• _WHAT YOU WILL DO_:
Give the number of lines that contain the string "This", please, and nothing else.

• _INPUT_:
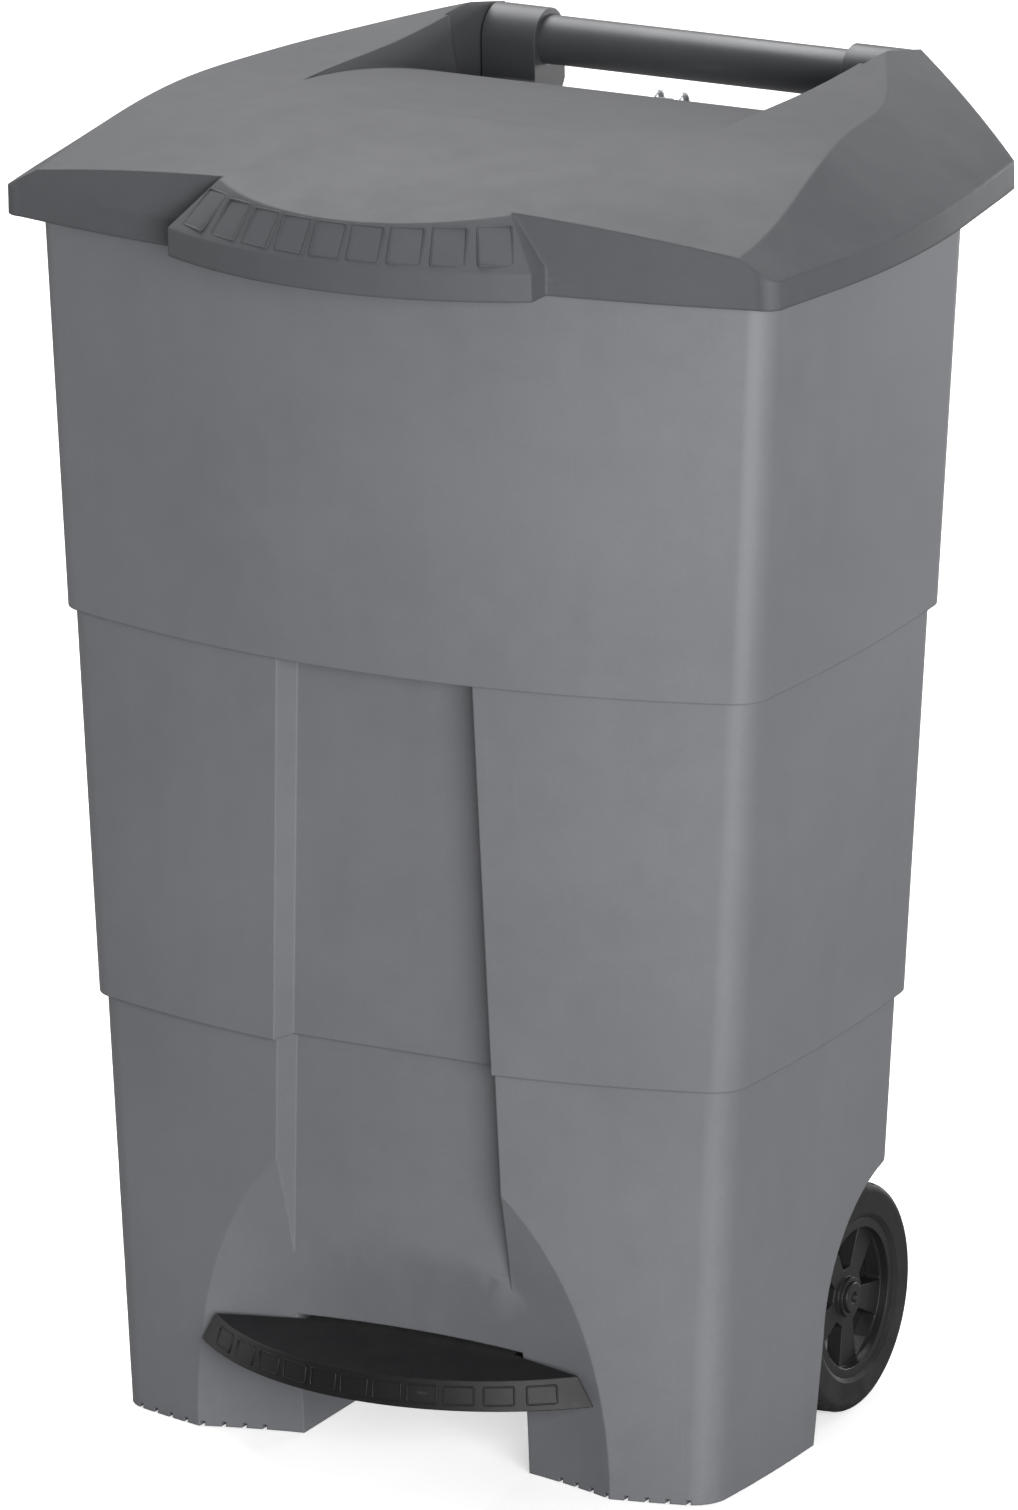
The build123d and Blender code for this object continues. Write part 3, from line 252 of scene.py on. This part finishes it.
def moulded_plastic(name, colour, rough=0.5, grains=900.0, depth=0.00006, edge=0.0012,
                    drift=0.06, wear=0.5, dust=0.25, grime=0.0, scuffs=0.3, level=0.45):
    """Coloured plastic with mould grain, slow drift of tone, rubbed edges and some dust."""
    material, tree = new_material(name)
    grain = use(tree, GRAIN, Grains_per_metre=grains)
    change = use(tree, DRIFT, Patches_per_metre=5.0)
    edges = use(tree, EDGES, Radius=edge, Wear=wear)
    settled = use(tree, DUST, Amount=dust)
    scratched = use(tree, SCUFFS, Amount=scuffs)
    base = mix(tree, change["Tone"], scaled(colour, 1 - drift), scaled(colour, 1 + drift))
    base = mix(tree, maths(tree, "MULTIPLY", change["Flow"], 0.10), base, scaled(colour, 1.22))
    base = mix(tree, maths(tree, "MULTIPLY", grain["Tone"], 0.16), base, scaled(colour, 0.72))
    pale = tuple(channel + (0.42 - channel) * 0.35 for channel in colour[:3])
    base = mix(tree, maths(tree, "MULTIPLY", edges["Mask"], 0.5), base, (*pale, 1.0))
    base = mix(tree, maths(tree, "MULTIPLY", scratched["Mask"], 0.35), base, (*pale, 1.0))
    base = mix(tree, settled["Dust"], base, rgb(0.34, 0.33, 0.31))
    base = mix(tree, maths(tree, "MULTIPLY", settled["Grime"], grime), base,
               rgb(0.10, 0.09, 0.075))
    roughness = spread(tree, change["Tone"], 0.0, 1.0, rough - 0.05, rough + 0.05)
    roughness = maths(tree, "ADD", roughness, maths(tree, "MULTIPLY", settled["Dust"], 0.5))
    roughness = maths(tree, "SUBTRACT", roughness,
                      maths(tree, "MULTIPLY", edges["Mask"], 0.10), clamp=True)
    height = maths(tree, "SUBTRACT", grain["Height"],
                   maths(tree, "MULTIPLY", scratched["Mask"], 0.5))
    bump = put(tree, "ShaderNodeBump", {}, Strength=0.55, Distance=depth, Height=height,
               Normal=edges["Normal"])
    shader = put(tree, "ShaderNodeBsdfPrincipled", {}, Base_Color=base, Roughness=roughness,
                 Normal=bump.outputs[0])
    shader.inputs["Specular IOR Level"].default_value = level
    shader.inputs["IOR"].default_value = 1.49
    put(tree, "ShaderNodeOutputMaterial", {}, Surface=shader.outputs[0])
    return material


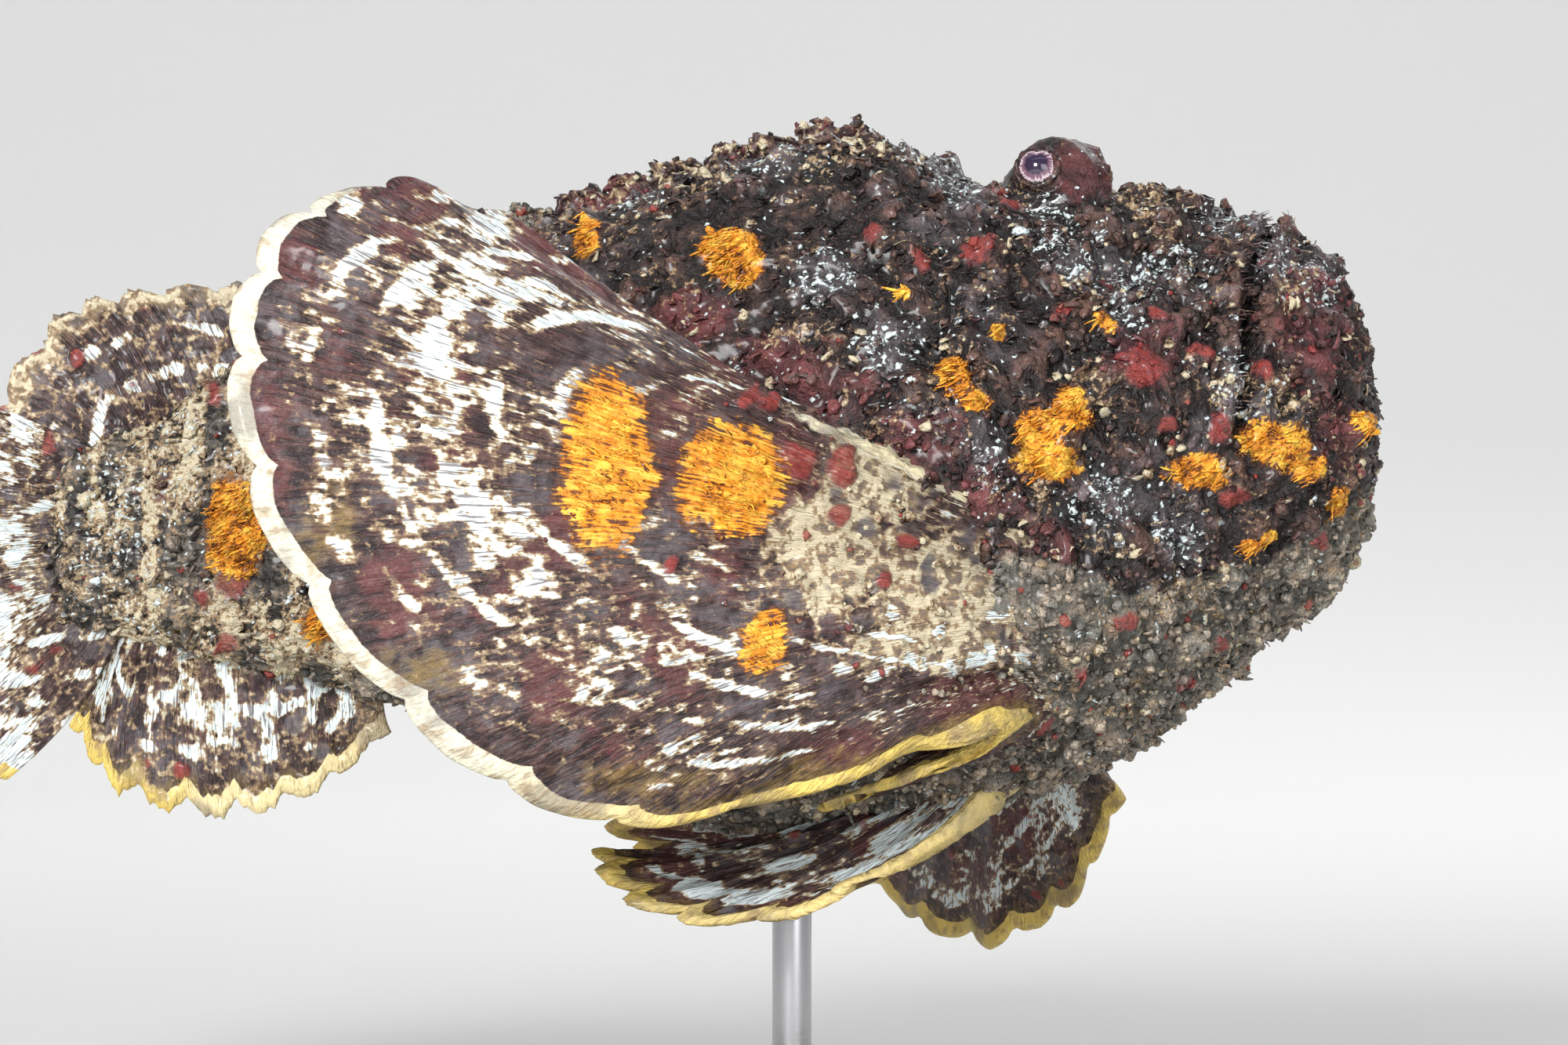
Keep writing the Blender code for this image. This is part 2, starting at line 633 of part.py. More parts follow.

• _TASK OUTPUT_:
2